Dillinger researches into hydrogen damage in pipelines

Scientists at steelmaker Dillinger and Saarland University are working together to find a better standardised method for testing materials for their resistance to hydrogen, Kallanish notes.

The core problem here is so-called hydrogen embrittlement, which primarily affects high-strength materials such as pipeline steel or steel wires in prestressed concrete bridges. When hydrogen accumulates, the strength of the material decreases and minute damage and cracks can occur, which can seriously endanger the pipeline or bridge.

Hydrogen accumulates at weld seams or through corrosion in small quantities that can only lead to damage very slowly. In practice, the problem has not been in the foreground so far. But with the prospect of “green” hydrogen being the energy carrier of the future for industrial processes on a large scale, volumes of hydrogen, which mainly accumulates in pipelines, will soon increase.

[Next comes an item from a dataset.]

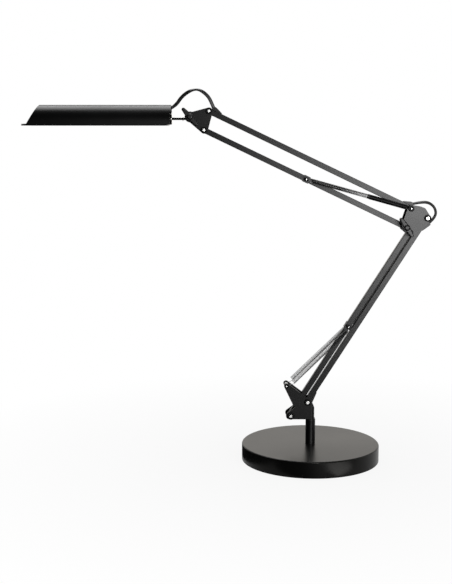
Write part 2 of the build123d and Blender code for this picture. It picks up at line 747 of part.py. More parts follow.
def make_end_cap():
    face = arch_face(shade_wall)
    face -= Pos(0, axis_z) * Circle(stem_diameter / 2 + running_clearance)
    face -= Pos(0, axis_z + gland_above_axis) * Circle(gland_diameter / 2)
    face -= Pos(rocker_y, axis_z + rocker_above_axis) * Rectangle(
        rocker_width + 2 * switch_wall, rocker_height + 2 * switch_wall)
    for z in screw_heights():
        face -= Pos(-screw_side, z) * Circle(screw_diameter / 2)
    write("end_cap", lengthwise(face, cap_back, cap_face))

    screws = []
    for z in screw_heights():
        screw = shaft(-screw_side, z, screw_diameter / 2, cap_back - screw_depth, cap_face)
        head = shaft(-screw_side, z, screw_head_diameter / 2, cap_face, cap_face + screw_head_height)
        screws.append(screw + head)
    write("end_cap_screws", *screws)

    z = axis_z + gland_above_axis
    gland = shaft(0, z, gland_diameter / 2, cap_back - gland_in, cap_face + gland_out)
    write("cord_gland", gland)


def make_switch():
    z = axis_z + rocker_above_axis
    frame_y = rocker_width / 2 + switch_wall
    frame_z = rocker_height / 2 + switch_wall
    housing = block(cap_back - switch_depth, cap_face, rocker_y - frame_y, rocker_y + frame_y,
                    z - frame_z, z + frame_z)
    pocket_y = rocker_width / 2 + body_gap
    pocket_z = rocker_height / 2 + body_gap
    pocket_floor = cap_face - rocker_depth - rocker_swing_room
    housing -= block(pocket_floor, cap_face, rocker_y - pocket_y, rocker_y + pocket_y,
                     z - pocket_z, z + pocket_z)
    pin_x = cap_face - rocker_depth / 2
    pin_r = rocker_pin_diameter / 2
    hinge = Pos(pin_x, rocker_y, z) * Rot(90, 0, 0) * Cylinder(pin_r, 2 * frame_y)
    housing += hinge
    housing &= lengthwise(arch_face(shade_wall), cap_back - switch_depth, cap_face)
    write("switch_housing", housing)

    rocker = block(cap_face - rocker_depth, cap_face + rocker_proud, rocker_y - rocker_width / 2,
                   rocker_y + rocker_width / 2, z - rocker_height / 2, z + rocker_height / 2)
    outer_edges = rocker.edges().filter_by(Axis.Y).sort_by(Axis.X)
    rocker = fillet(outer_edges[-2:], rocker_proud / 2)
    rocker = chamfer(rocker.edges().filter_by(Axis.Y).sort_by(Axis.X)[:2], rocker_depth / 3)
    hole = Pos(pin_x, rocker_y, z) * Rot(90, 0, 0) * Cylinder(pin_r + running_clearance, 2 * frame_y)
    write("switch_rocker", rocker - hole)


def make_lamp():
    z = axis_z + lamp_above_axis
    neck_low = cap_back - holder_neck_length
    half_z = holder_height / 2
    holder = block(neck_low - holder_block_length, neck_low, -holder_block_width / 2,
                   holder_block_width / 2, z - half_z, z + half_z)
    holder += block(neck_low, cap_back, -holder_neck_near, holder_neck_far, z - half_z, z + half_z)
    head_room = cap_back - 2 * stem_head_thickness - body_gap
    holder -= shaft(0, axis_z, stem_head_diameter / 2 + body_gap, head_room, cap_back)
    for screw_z in screw_heights():
        holder -= shaft(-screw_side, screw_z, screw_diameter / 2, cap_back - screw_depth, cap_back)
    write("lampholder", holder)

    cap_high = neck_low - holder_block_length
    cap_low = cap_high - lamp_cap_length
    cap = block(cap_low, cap_high, -lamp_cap_width / 2, lamp_cap_width / 2,
                z - lamp_cap_height / 2, z + lamp_cap_height / 2)
    cap = fillet(cap.edges().filter_by(Axis.X), lamp_cap_height / 4)
    write("lamp_cap", cap)

    tube_r = lamp_tube_diameter / 2
    tip = cap_low - lamp_tube_length
    glass = None
    for y in (-lamp_tube_spacing / 2, lamp_tube_spacing / 2):
        tube = shaft(y, z, tube_r, tip, cap_low)
        tube = fillet(tube.edges().filter_by(GeomType.CIRCLE).sort_by(Axis.X)[:1], tube_r / 2)
        glass = tube if glass is None else glass + tube
    bridge_x = tip + lamp_bridge_diameter
    glass += pin((bridge_x, z), lamp_bridge_diameter / 2, -lamp_tube_spacing / 2, lamp_tube_spacing / 2)
    write("lamp_tubes", glass)


# ---------------------------------------------------------------- cords
# Hand-chosen route points (x, y, z) of the two visible loops of flex.
head_cord_points = [
    (-199.8, 0.0, 508.3), (-193.5, 0.0, 512.8), (-186.4, -1.0, 523.8), (-174.5, -2.5, 532.9),
    (-161.1, -3.0, 534.9), (-149.1, -2.0, 526.0), (-143.9, -0.8, 516.5), (-141.0, -0.2, 509.6),
]
elbow_cord_points = [
    (142.9, 0.0, 374.2), (152.0, -0.5, 376.2), (164.9, -1.2, 376.5), (175.0, -1.6, 368.2),
    (176.0, -1.2, 355.4), (166.8, -0.4, 347.2),
]


def make_cord(name, points):
    """Round tube of straight runs joined by the largest tangent arcs that the runs allow."""
    corners = [Vector(*p) for p in points]
    radii = []
    for before, at, after in zip(corners, corners[1:], corners[2:]):
        first, second = at - before, after - at
        shorter = min(first.length, second.length)
        radii.append(arc_share * shorter / tan(radians(first.get_angle(second)) / 2))
    path = FilletPolyline(*corners, radius=radii)
    section = Plane(origin=path @ 0, z_dir=path % 0) * Circle(cord_diameter / 2)
    tube = sweep(section, path=path)
    expected = path.length * pi * (cord_diameter / 2) ** 2
    print(name, "radii", [round(r, 1) for r in radii], "length", round(path.length, 1),
          "volume", round(tube.volume, 1), "of", round(expected, 1))
    write(name, tube)


make_base()
make_turret()
make_lower_arm()
make_elbow()
make_forearm()
make_head_bracket()
make_stem()
make_shade()
make_end_cap()
make_switch()
make_lamp()
make_cord("head_cord", head_cord_points)
make_cord("elbow_cord", elbow_cord_points)
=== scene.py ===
"""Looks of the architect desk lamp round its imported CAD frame. Metres; +Z is up and the head points to -X."""

import json
import math

import bmesh
import bpy
from mathutils import Matrix, Vector


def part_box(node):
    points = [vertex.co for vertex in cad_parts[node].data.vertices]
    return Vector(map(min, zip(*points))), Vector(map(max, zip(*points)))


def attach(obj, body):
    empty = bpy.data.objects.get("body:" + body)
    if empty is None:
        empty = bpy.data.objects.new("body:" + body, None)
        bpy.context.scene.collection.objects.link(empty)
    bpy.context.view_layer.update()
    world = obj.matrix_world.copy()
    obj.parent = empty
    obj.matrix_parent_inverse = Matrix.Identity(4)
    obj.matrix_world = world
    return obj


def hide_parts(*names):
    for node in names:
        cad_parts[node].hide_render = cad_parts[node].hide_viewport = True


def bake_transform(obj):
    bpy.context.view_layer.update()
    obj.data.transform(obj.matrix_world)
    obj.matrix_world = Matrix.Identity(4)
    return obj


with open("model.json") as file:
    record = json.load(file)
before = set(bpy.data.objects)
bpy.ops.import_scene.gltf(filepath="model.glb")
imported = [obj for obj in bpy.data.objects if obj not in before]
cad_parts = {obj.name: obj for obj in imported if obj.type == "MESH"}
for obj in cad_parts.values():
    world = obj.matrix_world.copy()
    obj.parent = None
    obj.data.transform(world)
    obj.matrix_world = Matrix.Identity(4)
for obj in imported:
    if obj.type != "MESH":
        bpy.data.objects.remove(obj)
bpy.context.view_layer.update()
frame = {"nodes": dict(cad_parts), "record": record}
nodes = frame["nodes"]
joints = {joint["name"]: joint for joint in frame["record"]["behaviour"]["joints"]}

Y = Vector((0, 1, 0))
UP = Vector((0, 0, 1))
WHITE = (1, 1, 1, 1)


def link(obj):
    bpy.context.collection.objects.link(obj)
    return obj


# ---------------------------------------------------------------- places read from the frame
def pivot(joint):
    """Where a joint's axis crosses the centre plane."""
    x, _, z = joints[joint]["pos_m"]
    return Vector((x, 0, z))


def middle(node):
    """A node's box centre, in the centre plane."""
    low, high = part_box(node)
    return Vector(((low.x + high.x) / 2, 0, (low.z + high.z) / 2))


def half_width(node):
    """Reach of a centred node to each side of the centre plane."""
    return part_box(node)[1].y


ear = middle("ear_studs")
lower_clip = middle("lower_clip_pin")
forearm_clip = middle("forearm_clip_pin")
left_foot = pivot("lower_link")
right_foot = pivot("lower_arm_lift")
elbow_right = pivot("elbow_level")
elbow_left = elbow_right + left_foot - right_foot
elbow_upper = pivot("forearm_lift")
elbow_clamp = pivot("elbow_knob_turn")
head_upper = pivot("head_level")
head_lower = elbow_clamp + head_upper - elbow_upper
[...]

“There are test standards for the compressive and tensile strength of steels that a newly developed steel must undergo for pipeline construction,” explains Florian Schäfer of Saarland University. “But there is no comprehensive standardised procedure to test steel for how it reacts with hydrogen.”

Platemaker Dillinger expects to be able to offer steels that are less sensitive to hydrogen and are thus better suited for the transformation to the “hydrogen economy” than steels used to date.